Description
St Agnes of Montepulciano healing oil
The St Agnes of Montepulciano healing oil is dedicated to the 13th century Italian saint. She was a Dominican prioress in medieval Tuscany. Agnes was known as a miracle worker during her lifetime. She is honored as a saint by the Catholic Church.
Agnes was born in 1268 into the noble Segni family in Montepulciano, then part of the Papal States. At the age of nine, she convinced her parents to allow her to enter a Franciscan monastery of women. They were known as the “Sisters of the Sack”. This was because of the rough religious habit they wore. They lived a simple, contemplative life. She received the permission of the pope to be accepted into this life at such a young age.
In 1281, the lord of the castle of Proceno, invited the nuns of Montepulciano to send some of their Sisters to Proceno to found a new monastery. Agnes was among the nuns sent to found this new community. At the age of fourteen, she was appointed bursar.
Agnes becomes Abbess
Agnes was noted for her devotion to the Blessed Sacrament and deep life of prayer. In 1288 Agnes, despite her youth at only 20 years of age, she was elected as the abbess of the community. There she gained a reputation for performing miracles. People suffering from mental and physical ailments seemed cured by her presence. She was reported to have “multiplied loaves”, creating many from a few on numerous occasions. These events recalled the Gospel miracle of the loaves and fishes. She herself, however, suffered severe bouts of illness which lasted long periods of time.
In 1306 Agnes was recalled to head the monastery in Montepulciano. Agnes reached a high degree of contemplative prayer and is said to have been favored with many visions. After her return, she proceeded to build a church, Santa Maria Novella in Florence. It was to honor the Blessed Mother, as she felt she had been commanded to do in a mystical vision several years earlier. She also had a vision of St. Dominic Guzman, under the inspiration of which she led the nuns of her monastery to embrace the Rule of St. Augustine as members of the Dominican Order. She was frequently called upon to bring peace to the warring families of the city.
Agnes’s death
By 1316, Agnes’ health had declined so greatly that her doctor suggested taking the cure at the thermal springs in the neighboring town of Chianciano Terme. The nuns of the community prevailed upon her to take his recommendation. While many of the other bathers reported being cured of their illnesses, Agnes herself received no benefit from the springs. Her health failed to such a degree that she had to be carried back to the monastery on a stretcher.

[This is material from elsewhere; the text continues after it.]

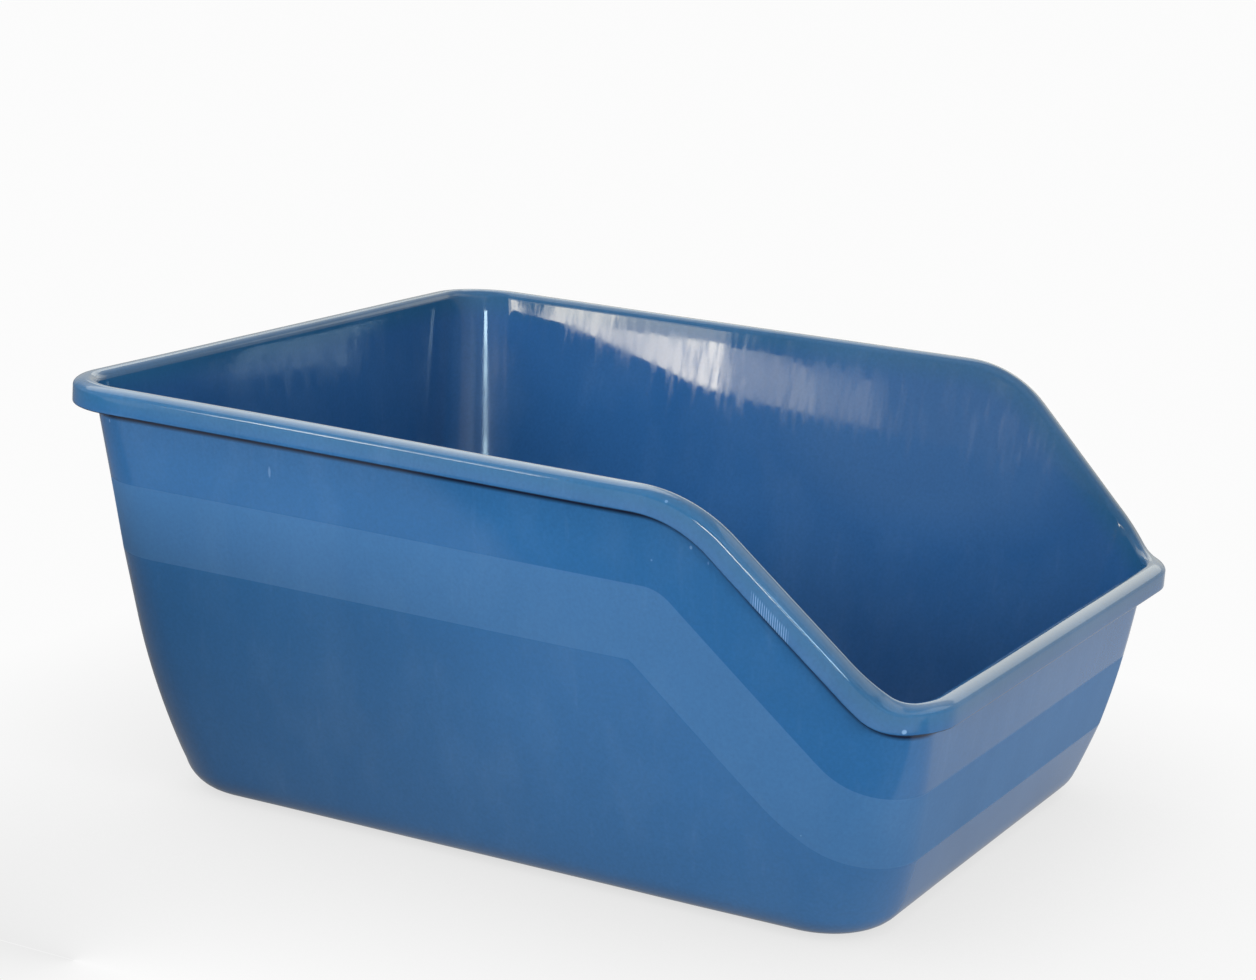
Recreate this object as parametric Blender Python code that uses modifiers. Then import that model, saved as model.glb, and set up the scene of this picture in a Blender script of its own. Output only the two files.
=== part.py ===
"""A high-sided litter pan with a low entry at the front, moulded in one piece.

X runs across the pan, +Y runs to its rear, the low entry faces -Y, and +Z is up. The origin is on
the ground under the middle of the pan. Lengths are in metres and angles in radians.

The pan is one sheet of plastic of even thickness. Its upper face is modelled as an open half
sheet: up the outside of the skirt, over the domed crown of the rim, round the throat, down the
inside of the wall, round the base fillet and across the floor. Mirror completes it and Solidify
gives it the thickness.
"""

import math

import bmesh
import bpy

# Overall size, over the skirt of the rim
WIDTH = 0.460
LENGTH = 0.500
HEIGHT = 0.230
ENTRY_HEIGHT = 0.137

WALL = 0.0022

# Rim section: the throat rounds over into a domed crown, a quarter ellipse in section, which drops
# to a plumb skirt that hangs clear of the wall
SKIRT_OVERHANG = 0.010
SKIRT_DEPTH = 0.0134
CROWN_DROP = 0.0043
THROAT_RADIUS = 0.0045

# Rim from the side: level at the rear, a rounded crest, a straight ramp, a valley at the entry
RAMP_ANGLE = math.radians(42.4)
CREST_Y = -0.1295
CREST_RADIUS = 0.075
VALLEY_RADIUS = 0.0155
SHARPEST_CREST = 0.0005

# A satin band runs round the wall, parallel to the rim. Its face is a little more upright.
BAND_TOP = 0.053
BAND_BOTTOM = 0.093
BAND_STEP = 0.0003

# Draft of each wall, as run over rise, and the lower part that curves in
SIDE_DRAFT = 0.156
REAR_DRAFT = 0.128
FRONT_DRAFT = 0.113
TURN_IN_HEIGHT = 0.100
TURN_IN_RATE = 1.0

# Corners in plan, at the rim and at the ground, and the outward bow of the long sides
TOP_CORNER_RADIUS = 0.032
FOOT_CORNER_RADIUS = 0.046
SIDE_BOW = 0.0058
BOW_SKEW = 2.2

BASE_FILLET = 0.0235
FILLET_START = math.radians(18.0)

CROWN_REACH = SKIRT_OVERHANG + WALL - THROAT_RADIUS

HALF_WIDTH = WIDTH / 2 - SKIRT_OVERHANG - SIDE_BOW
HALF_LENGTH = LENGTH / 2 - SKIRT_OVERHANG

# How finely the sheet is divided
CORNER_STEPS = 9
CROWN_STEPS = 6
THROAT_STEPS = 4
LOWER_WALL_STEPS = 6
FILLET_STEPS = 5
SETTLE_PASSES = 8

SMOOTH_ANGLE = math.radians(30)
MERGE_DISTANCE = 0.00005

COLOUR = (0.045, 0.155, 0.350, 1.0)
ROUGHNESS = 0.28


def steps(start, stop, count):
    """Evenly spaced values from start up to, and not including, stop."""
    return [start + (stop - start) * i / count for i in range(count)]


def outline_stations():
    """Places round half the outline, from the middle of the rear to the middle of the front."""
    side = steps(0.0, 0.71, 5) + steps(0.71, 0.89, 10) + steps(0.89, 1.0, 3)
    stations = [("rear", f) for f in steps(0.0, 1.0, 3)]
    stations += [("rear_corner", f) for f in steps(0.0, 1.0, CORNER_STEPS)]
    stations += [("side", f) for f in side]
    stations += [("front_corner", f) for f in steps(0.0, 1.0, CORNER_STEPS)]
    stations += [("front", f) for f in steps(0.0, 1.0, 3)]
    return stations + [("front", 1.0)]


def turn_in(z):
    """How far the lower wall has curved in at height z, beyond its straight draft."""
    return TURN_IN_RATE * max(0.0, TURN_IN_HEIGHT - z) ** 2


def plan_point(station, offset, z):
    """Point of the wall's outer face in plan at height z, moved outwards by offset."""
    part, fraction = station
    half_width = HALF_WIDTH - SIDE_DRAFT * (HEIGHT - z) - turn_in(z)
    rear = HALF_LENGTH - REAR_DRAFT * (HEIGHT - z) - turn_in(z)
    front = HALF_LENGTH - FRONT_DRAFT * (ENTRY_HEIGHT - z) - turn_in(z)
    radius = FOOT_CORNER_RADIUS + (TOP_CORNER_RADIUS - FOOT_CORNER_RADIUS) * z / HEIGHT
    turn = fraction * math.pi / 2
    reach = radius + offset
    if part == "rear":
        return fraction * (half_width - radius), rear + offset
    if part == "rear_corner":
        return (half_width - radius + reach * math.sin(turn),
                rear - radius + reach * math.cos(turn))
    if part == "side":
        bow = SIDE_BOW * math.sin(math.pi * fraction ** BOW_SKEW) * z / HEIGHT
        return (half_width + offset + bow,
                (rear - radius) * (1 - fraction) - (front - radius) * fraction)
    if part == "front_corner":
        return (half_width - radius + reach * math.cos(turn),
                -(front - radius) - reach * math.sin(turn))
    return (1 - fraction) * (half_width - radius), -(front + offset)


def rim_height(y, drop):
    """Height at y of the line that runs drop below the rim's top, measured square to the rim."""
    slope = math.tan(RAMP_ANGLE)
    lead = math.tan(RAMP_ANGLE / 2)
    top = HEIGHT - drop
    low = ENTRY_HEIGHT - drop
    crest = max(CREST_RADIUS - drop, SHARPEST_CREST)
    valley = VALLEY_RADIUS + drop
    crest_y = CREST_Y + drop * lead
    valley_y = crest_y - (HEIGHT - ENTRY_HEIGHT) / slope
    crest_rear = crest_y + crest * lead
    crest_front = crest_y - crest * lead * math.cos(RAMP_ANGLE)
    valley_rear = valley_y + valley * lead * math.cos(RAMP_ANGLE)
    valley_front = valley_y - valley * lead
    if y >= crest_rear:
        return top
    if y >= crest_front:
        return top - crest + math.sqrt(crest ** 2 - (crest_rear - y) ** 2)
    if y >= valley_rear:
        return top - (crest_y - y) * slope
    if y >= valley_front:
        return low + valley - math.sqrt(valley ** 2 - (y - valley_front) ** 2)
    return low


def rim_point(station, offset, drop, plumb=False):
    """Point at a drop below the rim's top, on a face with the wall's draft or on a plumb one.

    The draft ties a point's height to its place, so the two are settled together.
    """
    z = HEIGHT
    for _ in range(SETTLE_PASSES):
        x, y = plan_point(station, offset, z)
        z = rim_height(y, 0.0 if plumb else drop)
    return x, y, rim_height(y, drop)


def rim_rows():
    """Offset, drop and plumb flag of each row that follows the rim, from the skirt's edge down."""
    rows = [(SKIRT_OVERHANG, SKIRT_DEPTH, True)]
    for i in range(CROWN_STEPS + 1):
        turn = math.pi / 2 * (1 - i / CROWN_STEPS)
        rows.append((SKIRT_OVERHANG - CROWN_REACH * (1 - math.sin(turn)),
                     CROWN_DROP * (1 - math.cos(turn)), True))
    for i in range(1, THROAT_STEPS + 1):
        turn = math.pi / 2 * i / THROAT_STEPS
        rows.append((THROAT_RADIUS * (1 - math.sin(turn)) - WALL,
                     THROAT_RADIUS * (1 - math.cos(turn)), False))
    rows.append((-WALL, BAND_TOP, False))
    rows.append((-WALL + BAND_STEP, BAND_BOTTOM, False))
    return rows


def lower_wall_point(station, fraction):
    """Point of the wall between the band and the fillet, where the rows turn level."""
    bottom = BASE_FILLET - (BASE_FILLET - WALL) * math.sin(FILLET_START)
    top = rim_point(station, -WALL, BAND_BOTTOM)[2]
    z = top + (bottom - top) * fraction
    offset = -WALL + BAND_STEP * (1 - fraction)
    return *plan_point(station, offset, z), z


def fillet_point(station, fraction):
    """Point of the inside of the base fillet, from the wall to the floor."""
    turn = FILLET_START + (math.pi / 2 - FILLET_START) * fraction
    start_z = BASE_FILLET * (1 - math.sin(FILLET_START))
    inner = BASE_FILLET - WALL
    offset = inner * math.cos(turn) - BASE_FILLET * math.cos(FILLET_START)
    return *plan_point(station, offset, start_z), BASE_FILLET - inner * math.sin(turn)


def sheet_rows():
    """Every row of the sheet, as a function that gives the row's point at a station."""
    rows = [lambda s, row=row: rim_point(s, *row) for row in rim_rows()]
    rows += [lambda s, i=i: lower_wall_point(s, i / LOWER_WALL_STEPS)
             for i in range(1, LOWER_WALL_STEPS)]
    rows += [lambda s, i=i: fillet_point(s, i / FILLET_STEPS) for i in range(FILLET_STEPS + 1)]
    return rows


def half_sheet():
    """Mesh of the +X half of the pan's upper face, open at the mid plane."""
    stations = outline_stations()
    rows = sheet_rows()
    last_column = len(stations) - 1
    last_row = len(rows) - 1
    bm = bmesh.new()
    bmesh.ops.create_grid(bm, x_segments=last_column, y_segments=last_row, size=0.5)
    floor_edge = [None] * len(stations)
    for vert in bm.verts:
        column = round((vert.co.x + 0.5) * last_column)
        row = round((vert.co.y + 0.5) * last_row)
        vert.co = rows[row](stations[column])
        if row == last_row:
            floor_edge[column] = vert
    bm.faces.new(floor_edge)
    bmesh.ops.recalc_face_normals(bm, faces=bm.faces)
    floor = max(bm.faces, key=lambda face: len(face.verts))
    if floor.normal.z < 0:
        bmesh.ops.reverse_faces(bm, faces=bm.faces)
    mesh = bpy.data.meshes.new("litter_pan")
    bm.to_mesh(mesh)
    bm.free()
    return mesh


def plastic():
    """Glossy blue polypropylene."""
    material = bpy.data.materials.new("blue_plastic")
    material.use_nodes = True
    shader = material.node_tree.nodes["Principled BSDF"]
    shader.inputs["Base Color"].default_value = COLOUR
    shader.inputs["Roughness"].default_value = ROUGHNESS
    shader.inputs["Metallic"].default_value = 0.0
    return material


def build_pan(collection):
    """The pan, as one closed shell."""
    mesh = half_sheet()
    mesh.materials.append(plastic())
    pan = bpy.data.objects.new("litter_pan", mesh)
    collection.objects.link(pan)

    mirror = pan.modifiers.new("other_half", "MIRROR")
    mirror.use_axis = (True, False, False)
    mirror.use_clip = True
    mirror.merge_threshold = MERGE_DISTANCE

    shell = pan.modifiers.new("thickness", "SOLIDIFY")
    shell.thickness = WALL
    shell.offset = -1.0
    shell.use_even_offset = True
    shell.use_quality_normals = True

    mesh.shade_smooth()
    mesh.set_sharp_from_angle(angle=SMOOTH_ANGLE)
    return pan


def main():
    for obj in list(bpy.data.objects):
        bpy.data.objects.remove(obj, do_unlink=True)
    collection = bpy.data.collections.new("high_sided_litter_pan")
    bpy.context.scene.collection.children.link(collection)
    build_pan(collection)


main()
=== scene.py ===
"""The look of a high-sided litter pan: one glossy blue moulding on a plain pale floor.

The pan is rebuilt here as a fine sheet from the same driving dimensions as its CAD solid. Its
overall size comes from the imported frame. Lengths are in metres and angles in radians.
"""

import math

import bmesh
import bpy
from mathutils import Matrix, Vector


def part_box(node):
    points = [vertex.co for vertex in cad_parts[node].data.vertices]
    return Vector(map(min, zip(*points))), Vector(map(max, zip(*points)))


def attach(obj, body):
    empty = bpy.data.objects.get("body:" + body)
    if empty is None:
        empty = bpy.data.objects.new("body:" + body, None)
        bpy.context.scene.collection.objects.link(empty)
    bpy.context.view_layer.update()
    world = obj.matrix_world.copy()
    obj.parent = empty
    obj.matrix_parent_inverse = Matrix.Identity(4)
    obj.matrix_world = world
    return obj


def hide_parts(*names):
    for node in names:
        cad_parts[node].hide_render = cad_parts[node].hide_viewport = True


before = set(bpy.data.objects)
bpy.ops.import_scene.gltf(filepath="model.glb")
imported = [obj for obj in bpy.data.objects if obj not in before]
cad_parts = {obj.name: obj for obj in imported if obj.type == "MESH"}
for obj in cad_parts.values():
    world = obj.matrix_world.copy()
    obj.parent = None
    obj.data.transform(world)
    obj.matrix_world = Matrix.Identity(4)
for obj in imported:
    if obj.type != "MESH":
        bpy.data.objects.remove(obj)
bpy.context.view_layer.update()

NODE = "litter_pan"
BOX_LOW, BOX_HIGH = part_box(NODE)
WIDTH, LENGTH, HEIGHT = BOX_HIGH - BOX_LOW
ENTRY_HEIGHT = 0.137
WALL = 0.0022

# Rim section
SKIRT_OVERHANG = 0.010
SKIRT_DEPTH = 0.0134
CROWN_DROP = 0.0043
THROAT_RADIUS = 0.0045
EDGE_ROUNDING = 0.0009

# Rim from the side
RAMP_ANGLE = math.radians(42.4)
CREST_Y = -0.1295
CREST_RADIUS = 0.075
VALLEY_RADIUS = 0.0155
SHARPEST_CREST = 0.0005

# Satin band round the outside of the wall
BAND_TOP = 0.053
BAND_BOTTOM = 0.093
BAND_STEP = 0.0003
CREASE = 0.0004

# Draft of each wall, how much steeper its upper part is, and the lower part that curves in
SIDE_DRAFT = 0.156
REAR_DRAFT = 0.128
FRONT_DRAFT = 0.113
UPRIGHT = 0.011
TURN_IN_HEIGHT = 0.100
TURN_IN_RATE = 1.0

# Corners in plan, and the outward bow of the long sides
TOP_CORNER_RADIUS = 0.032
FOOT_CORNER_RADIUS = 0.046
SIDE_BOW = 0.0058
BOW_SKEW = 2.2

BASE_FILLET = 0.0235
FILLET_START = math.radians(18.0)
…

Agnes died the following 20 April, at the age of forty-nine. The Dominican friars attempted to obtain balsam (or myrrh) to embalm her body. It was found, however, to be producing a sweet odor on its own, and her limbs remained supple.
When her body was moved years after her death to the monastery church, it was found to be incorrupt. Her tomb became the site of pilgrimages.
Some fifty years later, a Dominican friar, the Blessed Raymond of Capua, who served as confessor to St. Catherine of Siena, wrote an account of Agnes’ life. He described her body as still appearing as if she were alive. Catherine herself referred to her as “Our mother, the glorious Agnes”.[ Catherine made a pilgrimage to Montepulciano while visiting her niece, Eugenie, who was a nun there.
Agnes was canonized by Pope Benedict XIII in 1726. Her feast day is celebrated within the Dominican Order on 20 April.